Regardless, the same elements are plentiful throughout their songs: beautiful harmonies and acoustic-driven, often bucolic-sounding songs. The textured electric and slide guitars, bass, keyboards, and drums, however, elevate them above more traditional, spare acoustic folk songs. There are elements reminiscent of Joni Mitchell, Emmylou Harris, the Cranberries, Neko Case, Fleet Foxes, and even Natalie Merchant found throughout their catalogue, all of which makes for beautiful, atmospheric songs replete with intriguing and thoughtful lyrics.
Check out these songs: “Master Pretender” (Stay Gold, 2014); “The Lion’s Roar” (The Lion’s Roar, 2012); “Postcard” (Ruins, 2018); “It’s a Shame” (Ruins, 2018).
Ellis comes out of Houston, Texas, and has been putting out albums since 2009. He is a fantastic guitarist and writes some complicated, emotional songs (see “California” and “Perfect Strangers”), alongside some that are playful and light (see “Topo Chico” and “Nobody Smokes Anymore”). The music blends pop, Texas country, and at times, jazz, which I know, sounds odd, but it works really well a lot of the time. Elements of his music will remind you of James Taylor, Jim Croce, and even Willie Nelson, if you listen close enough.

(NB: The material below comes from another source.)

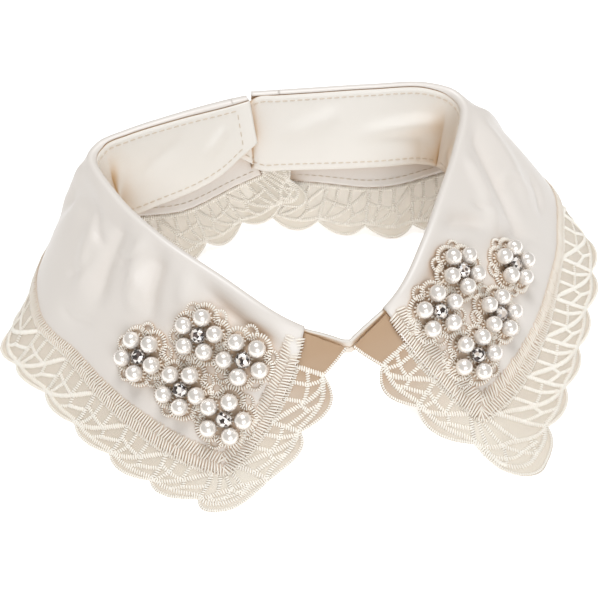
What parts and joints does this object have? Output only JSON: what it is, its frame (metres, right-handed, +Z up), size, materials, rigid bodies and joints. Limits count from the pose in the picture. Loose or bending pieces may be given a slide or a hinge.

Check out these songs: “Drivin’” (Robert Ellis, 2016); “Topo Chico” (Texas Piano Man, 2019); “California” (Robert Ellis, 2016); “Gentle on My Mind (with Courtney Harmon)” (Dear John, 2017); “Sing Along” (The Lights from the Chemical Plant, 2015).
The War on Drugs
If Pink Floyd had been formed in 2008 instead of the late 1960s, they might’ve come out sounding like The War on Drugs. The six-piece band’s spacey and astral rock is atmospheric mood music that blends a heavy bass and drum line, ringing guitars, and a hushed and David Gilmour-esque lead vocalist. If Dire Straights had been a tad more experimental, they too might’ve sounded like The War on Drugs. It is music perfectly crafted for driving alone at night, under a blanket of a million stars. Guitar solos, when they come, are tight and buffeted by acoustic rhythm guitars, synthesizers, and that steady and pounding rhythm. This band has some great music in its past — and hopefully future — catalogue.
Check out these songs: “Pain” (A Deeper Understanding, 2017); “Red Eyes” (Lost in the Dream, 2014); “An Ocean in Between the Waves” (Lost in the Dream, 2014); “Living Proof” (I Don’t Live Here Anymore, 2021); “I Was There” (Slave Ambient, 2011).
Hiss Golden Messenger
I have been a big fan of North Carolina’s Hiss Golden Messenger for a few years now. Led by singer/songwriter and guitarist MC Taylor, the band produces rootsy folk rock, punctuated by Taylor’s country-rock guitar licks and sand-paper voice. The band has been putting out albums since 2008, and broke through (as much as any indy band can these days) with 2019’s album, Terms of Surrender. The latter is a gorgeous and melodic collection of songs, all at once uplifting, heartwarming, and melancholy. Those disparate vibes come from the mix of buoyant and joyous melodies and hooks, anchored in Taylor’s inherently subdued and plaintive vocals. This band deserves all the praise, and Taylor should be included in that pantheon of current master songwriters like Jason Isbell, Sturgill Simpson, and Tyler Childers.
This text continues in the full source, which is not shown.